Extract exactly the run of lines starting at the line that holds "groove of the shoulder" and ending at the line that holds "before = set(bpy.data.objects)", both included.
— Start of Data provided —
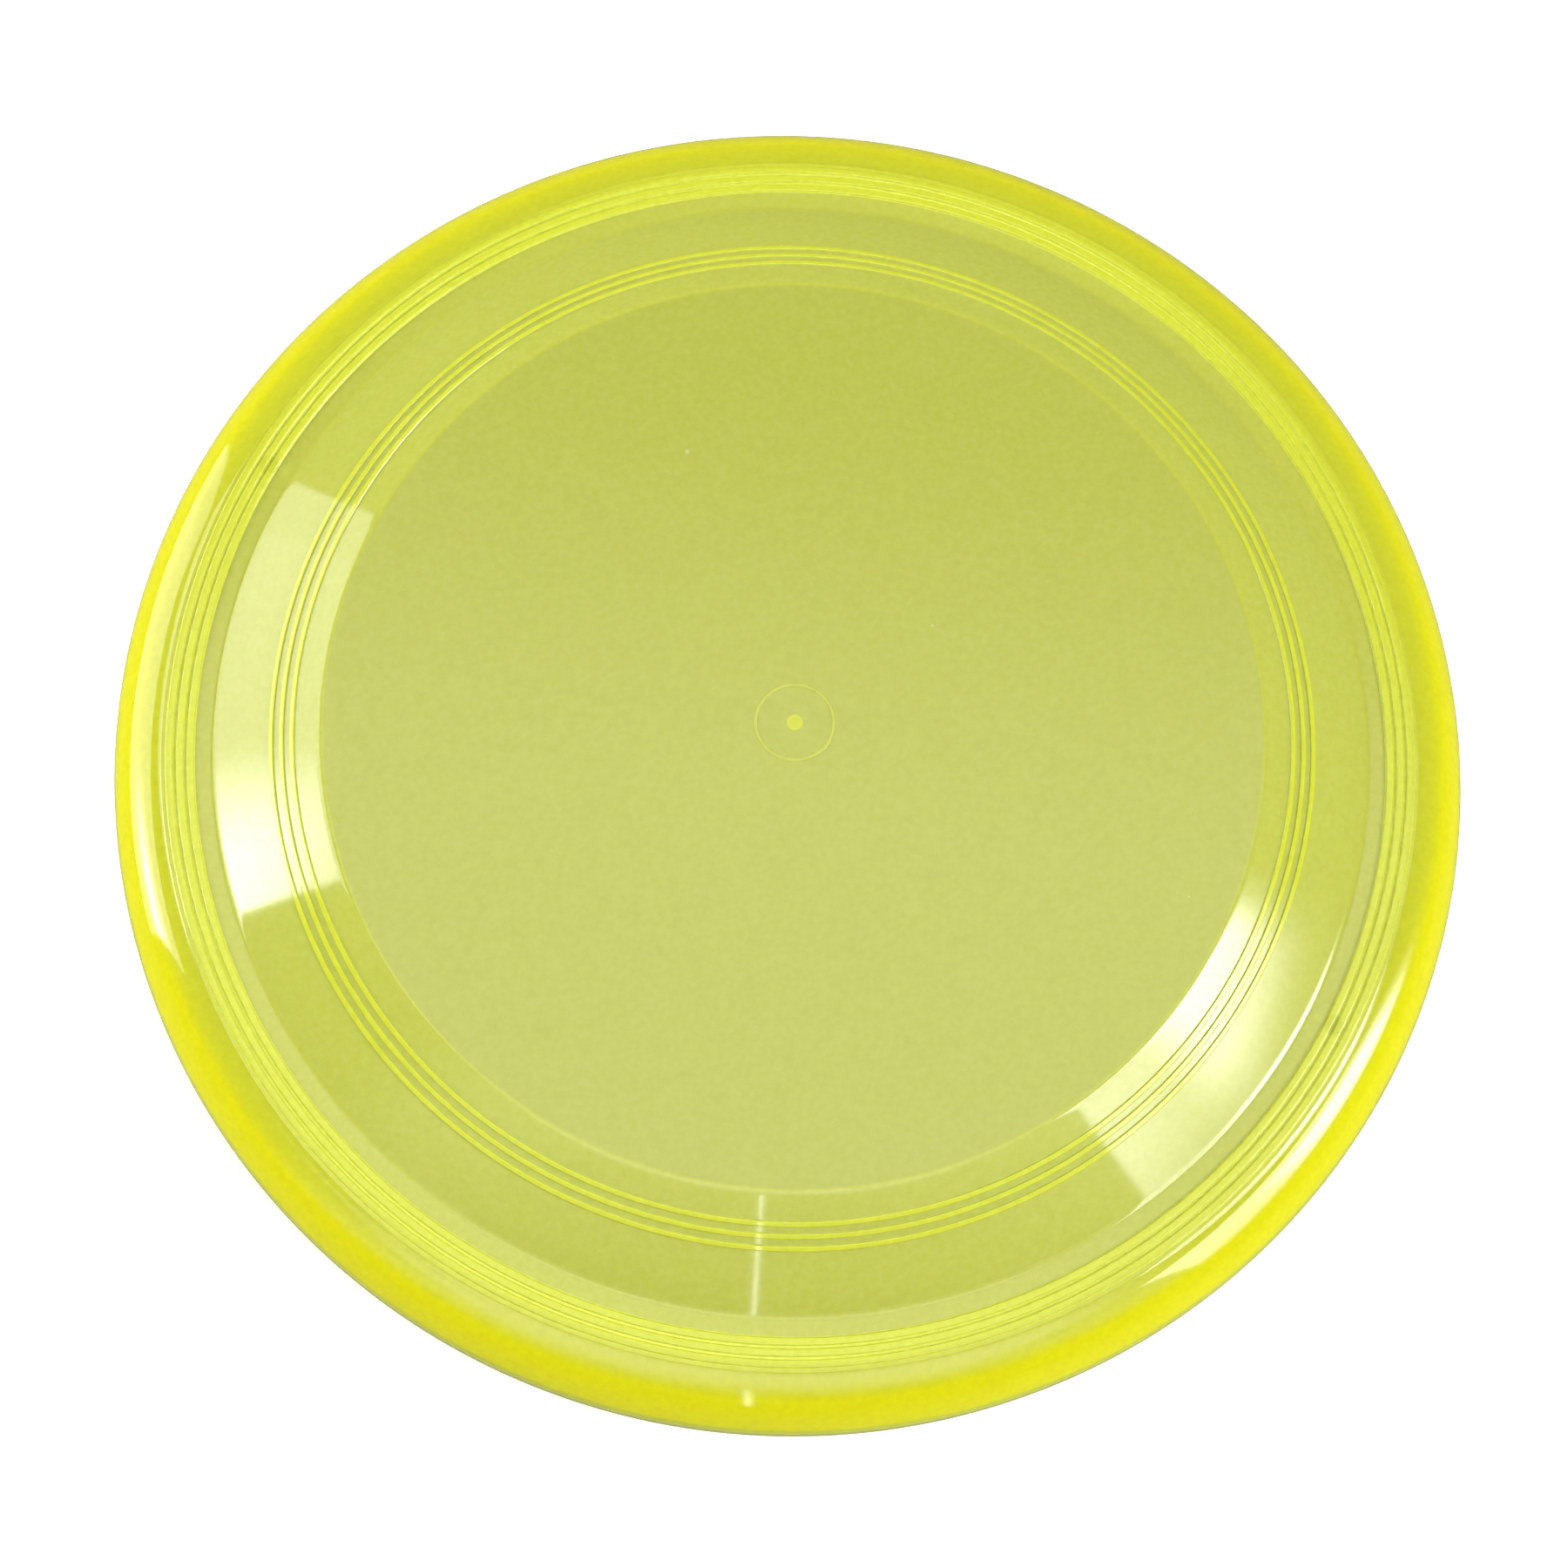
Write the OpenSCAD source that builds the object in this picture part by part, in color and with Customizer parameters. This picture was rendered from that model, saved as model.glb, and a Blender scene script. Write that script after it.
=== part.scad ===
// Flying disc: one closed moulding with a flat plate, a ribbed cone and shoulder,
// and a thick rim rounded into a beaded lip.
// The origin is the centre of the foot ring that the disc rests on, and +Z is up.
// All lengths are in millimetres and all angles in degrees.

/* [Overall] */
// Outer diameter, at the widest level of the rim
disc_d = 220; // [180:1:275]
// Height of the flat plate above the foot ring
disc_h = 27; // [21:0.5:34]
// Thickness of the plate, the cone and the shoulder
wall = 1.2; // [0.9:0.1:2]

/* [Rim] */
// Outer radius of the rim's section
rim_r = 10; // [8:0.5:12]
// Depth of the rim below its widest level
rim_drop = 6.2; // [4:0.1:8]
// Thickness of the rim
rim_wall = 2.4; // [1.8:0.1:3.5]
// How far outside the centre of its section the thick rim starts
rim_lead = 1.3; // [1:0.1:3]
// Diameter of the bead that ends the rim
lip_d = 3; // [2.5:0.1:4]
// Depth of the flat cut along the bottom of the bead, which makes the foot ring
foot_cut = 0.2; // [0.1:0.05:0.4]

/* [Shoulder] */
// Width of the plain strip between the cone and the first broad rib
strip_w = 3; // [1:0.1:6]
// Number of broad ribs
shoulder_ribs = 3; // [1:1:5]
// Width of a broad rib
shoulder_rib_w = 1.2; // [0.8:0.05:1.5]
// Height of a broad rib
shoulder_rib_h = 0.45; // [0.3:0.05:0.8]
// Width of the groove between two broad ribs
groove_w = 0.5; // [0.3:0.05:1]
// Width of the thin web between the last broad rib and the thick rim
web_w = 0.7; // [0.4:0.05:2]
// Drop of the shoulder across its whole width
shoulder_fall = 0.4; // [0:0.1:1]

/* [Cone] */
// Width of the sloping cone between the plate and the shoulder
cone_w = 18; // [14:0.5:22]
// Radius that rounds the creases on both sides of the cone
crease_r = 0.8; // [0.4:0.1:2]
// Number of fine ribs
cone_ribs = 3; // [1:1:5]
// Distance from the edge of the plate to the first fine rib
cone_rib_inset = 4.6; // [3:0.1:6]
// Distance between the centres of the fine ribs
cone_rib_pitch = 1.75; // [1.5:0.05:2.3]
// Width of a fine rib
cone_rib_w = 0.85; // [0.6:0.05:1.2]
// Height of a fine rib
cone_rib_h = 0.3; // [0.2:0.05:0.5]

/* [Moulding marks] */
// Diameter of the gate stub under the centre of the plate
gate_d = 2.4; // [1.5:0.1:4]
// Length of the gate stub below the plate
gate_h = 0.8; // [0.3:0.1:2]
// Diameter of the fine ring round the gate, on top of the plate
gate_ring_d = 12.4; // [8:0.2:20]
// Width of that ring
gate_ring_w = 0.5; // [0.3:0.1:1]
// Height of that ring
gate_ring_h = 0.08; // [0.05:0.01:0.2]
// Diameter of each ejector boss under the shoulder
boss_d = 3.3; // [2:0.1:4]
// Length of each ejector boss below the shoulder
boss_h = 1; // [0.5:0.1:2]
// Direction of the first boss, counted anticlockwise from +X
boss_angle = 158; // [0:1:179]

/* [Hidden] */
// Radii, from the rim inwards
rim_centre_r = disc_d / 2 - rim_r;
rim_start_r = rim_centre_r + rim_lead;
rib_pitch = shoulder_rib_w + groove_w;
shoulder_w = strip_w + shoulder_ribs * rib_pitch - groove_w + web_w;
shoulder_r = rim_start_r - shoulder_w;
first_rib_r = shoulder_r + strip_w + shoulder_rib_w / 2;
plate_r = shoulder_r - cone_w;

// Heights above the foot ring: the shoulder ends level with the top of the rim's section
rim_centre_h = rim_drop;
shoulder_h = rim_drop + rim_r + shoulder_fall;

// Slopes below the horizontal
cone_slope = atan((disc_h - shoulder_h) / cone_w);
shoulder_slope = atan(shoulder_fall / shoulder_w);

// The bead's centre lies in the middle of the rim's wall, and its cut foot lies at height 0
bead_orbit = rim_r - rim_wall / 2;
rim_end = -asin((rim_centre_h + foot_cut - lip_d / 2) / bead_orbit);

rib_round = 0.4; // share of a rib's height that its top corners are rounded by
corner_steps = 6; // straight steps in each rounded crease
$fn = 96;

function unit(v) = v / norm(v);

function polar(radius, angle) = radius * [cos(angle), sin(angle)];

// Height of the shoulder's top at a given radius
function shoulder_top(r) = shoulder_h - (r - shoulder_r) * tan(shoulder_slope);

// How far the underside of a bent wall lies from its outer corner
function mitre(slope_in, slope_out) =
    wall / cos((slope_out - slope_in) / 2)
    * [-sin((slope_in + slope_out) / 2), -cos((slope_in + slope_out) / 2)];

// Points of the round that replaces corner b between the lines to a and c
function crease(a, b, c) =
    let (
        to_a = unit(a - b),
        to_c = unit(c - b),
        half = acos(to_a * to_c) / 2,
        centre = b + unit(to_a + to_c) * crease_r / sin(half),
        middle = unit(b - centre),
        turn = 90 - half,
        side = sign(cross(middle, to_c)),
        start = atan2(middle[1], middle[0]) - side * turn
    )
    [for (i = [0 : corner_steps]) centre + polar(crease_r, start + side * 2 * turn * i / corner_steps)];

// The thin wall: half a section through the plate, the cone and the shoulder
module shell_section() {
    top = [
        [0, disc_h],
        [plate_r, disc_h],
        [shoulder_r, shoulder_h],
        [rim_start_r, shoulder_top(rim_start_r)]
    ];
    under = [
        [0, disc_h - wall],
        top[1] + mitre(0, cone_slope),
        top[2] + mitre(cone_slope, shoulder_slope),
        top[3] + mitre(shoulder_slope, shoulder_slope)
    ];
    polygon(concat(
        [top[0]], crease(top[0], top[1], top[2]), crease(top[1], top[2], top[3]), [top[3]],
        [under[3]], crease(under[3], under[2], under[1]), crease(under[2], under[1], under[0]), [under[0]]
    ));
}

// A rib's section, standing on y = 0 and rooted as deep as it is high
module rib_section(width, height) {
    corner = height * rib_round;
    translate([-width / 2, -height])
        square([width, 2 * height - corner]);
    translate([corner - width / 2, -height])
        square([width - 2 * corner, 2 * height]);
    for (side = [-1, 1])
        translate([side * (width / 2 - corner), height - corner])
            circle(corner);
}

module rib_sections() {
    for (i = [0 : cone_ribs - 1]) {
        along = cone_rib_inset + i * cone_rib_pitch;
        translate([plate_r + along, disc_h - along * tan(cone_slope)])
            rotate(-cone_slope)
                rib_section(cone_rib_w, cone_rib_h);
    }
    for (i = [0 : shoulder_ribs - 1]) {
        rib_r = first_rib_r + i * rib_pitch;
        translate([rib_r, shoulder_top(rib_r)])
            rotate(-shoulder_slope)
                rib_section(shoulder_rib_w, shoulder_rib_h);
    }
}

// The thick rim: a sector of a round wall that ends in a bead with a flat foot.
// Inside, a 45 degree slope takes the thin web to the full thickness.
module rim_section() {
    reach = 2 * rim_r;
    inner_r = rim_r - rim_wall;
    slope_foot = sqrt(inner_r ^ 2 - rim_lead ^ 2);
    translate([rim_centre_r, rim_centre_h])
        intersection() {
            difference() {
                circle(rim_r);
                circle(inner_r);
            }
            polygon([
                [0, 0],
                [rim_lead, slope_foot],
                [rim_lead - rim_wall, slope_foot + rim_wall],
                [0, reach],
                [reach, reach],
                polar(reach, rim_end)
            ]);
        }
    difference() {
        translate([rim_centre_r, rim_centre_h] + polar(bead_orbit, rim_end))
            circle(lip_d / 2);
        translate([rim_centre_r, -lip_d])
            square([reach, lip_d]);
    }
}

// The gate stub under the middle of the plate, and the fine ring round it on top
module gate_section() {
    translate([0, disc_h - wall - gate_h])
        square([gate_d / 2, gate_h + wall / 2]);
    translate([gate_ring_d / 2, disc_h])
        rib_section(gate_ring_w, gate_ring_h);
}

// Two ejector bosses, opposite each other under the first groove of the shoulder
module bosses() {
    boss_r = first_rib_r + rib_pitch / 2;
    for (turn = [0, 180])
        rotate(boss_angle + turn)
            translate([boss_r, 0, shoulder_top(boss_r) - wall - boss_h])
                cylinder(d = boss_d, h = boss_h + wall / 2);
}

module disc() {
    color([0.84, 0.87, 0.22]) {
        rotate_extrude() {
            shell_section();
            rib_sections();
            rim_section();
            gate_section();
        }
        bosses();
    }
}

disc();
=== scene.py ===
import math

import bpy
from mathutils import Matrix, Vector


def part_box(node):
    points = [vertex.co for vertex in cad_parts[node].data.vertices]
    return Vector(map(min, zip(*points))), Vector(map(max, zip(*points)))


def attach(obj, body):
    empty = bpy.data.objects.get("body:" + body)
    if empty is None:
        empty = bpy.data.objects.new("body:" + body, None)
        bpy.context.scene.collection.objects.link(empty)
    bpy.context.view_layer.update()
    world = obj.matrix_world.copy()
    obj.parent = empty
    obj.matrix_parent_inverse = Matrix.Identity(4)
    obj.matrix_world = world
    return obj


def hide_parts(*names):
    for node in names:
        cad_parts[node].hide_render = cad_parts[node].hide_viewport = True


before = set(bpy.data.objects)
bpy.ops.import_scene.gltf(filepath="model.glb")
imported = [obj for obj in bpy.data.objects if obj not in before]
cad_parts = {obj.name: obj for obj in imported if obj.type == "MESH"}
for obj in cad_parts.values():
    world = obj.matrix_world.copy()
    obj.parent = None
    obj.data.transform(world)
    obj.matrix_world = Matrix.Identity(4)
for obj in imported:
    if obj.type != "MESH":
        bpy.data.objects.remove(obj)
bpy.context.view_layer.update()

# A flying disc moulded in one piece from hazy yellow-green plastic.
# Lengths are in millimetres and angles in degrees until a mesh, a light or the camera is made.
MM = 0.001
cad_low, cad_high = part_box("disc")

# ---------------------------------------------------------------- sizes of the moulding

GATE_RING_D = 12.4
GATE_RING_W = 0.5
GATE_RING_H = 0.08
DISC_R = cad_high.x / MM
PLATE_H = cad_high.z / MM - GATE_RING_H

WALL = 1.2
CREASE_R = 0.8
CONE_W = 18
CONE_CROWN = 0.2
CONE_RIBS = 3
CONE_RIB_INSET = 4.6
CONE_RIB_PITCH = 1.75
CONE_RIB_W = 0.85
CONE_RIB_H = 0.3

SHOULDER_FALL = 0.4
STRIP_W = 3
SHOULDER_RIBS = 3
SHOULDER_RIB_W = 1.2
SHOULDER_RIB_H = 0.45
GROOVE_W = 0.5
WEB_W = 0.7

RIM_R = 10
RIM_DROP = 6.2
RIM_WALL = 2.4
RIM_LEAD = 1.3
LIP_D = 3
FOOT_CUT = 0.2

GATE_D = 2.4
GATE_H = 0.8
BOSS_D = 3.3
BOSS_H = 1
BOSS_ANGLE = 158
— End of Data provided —
### Answer to this exercise
// Two ejector bosses, opposite each other under the first groove of the shoulder
module bosses() {
    boss_r = first_rib_r + rib_pitch / 2;
    for (turn = [0, 180])
        rotate(boss_angle + turn)
            translate([boss_r, 0, shoulder_top(boss_r) - wall - boss_h])
                cylinder(d = boss_d, h = boss_h + wall / 2);
}

module disc() {
    color([0.84, 0.87, 0.22]) {
        rotate_extrude() {
            shell_section();
            rib_sections();
            rim_section();
            gate_section();
        }
        bosses();
    }
}

disc();
=== scene.py ===
import math

import bpy
from mathutils import Matrix, Vector


def part_box(node):
    points = [vertex.co for vertex in cad_parts[node].data.vertices]
    return Vector(map(min, zip(*points))), Vector(map(max, zip(*points)))


def attach(obj, body):
    empty = bpy.data.objects.get("body:" + body)
    if empty is None:
        empty = bpy.data.objects.new("body:" + body, None)
        bpy.context.scene.collection.objects.link(empty)
    bpy.context.view_layer.update()
    world = obj.matrix_world.copy()
    obj.parent = empty
    obj.matrix_parent_inverse = Matrix.Identity(4)
    obj.matrix_world = world
    return obj


def hide_parts(*names):
    for node in names:
        cad_parts[node].hide_render = cad_parts[node].hide_viewport = True


before = set(bpy.data.objects)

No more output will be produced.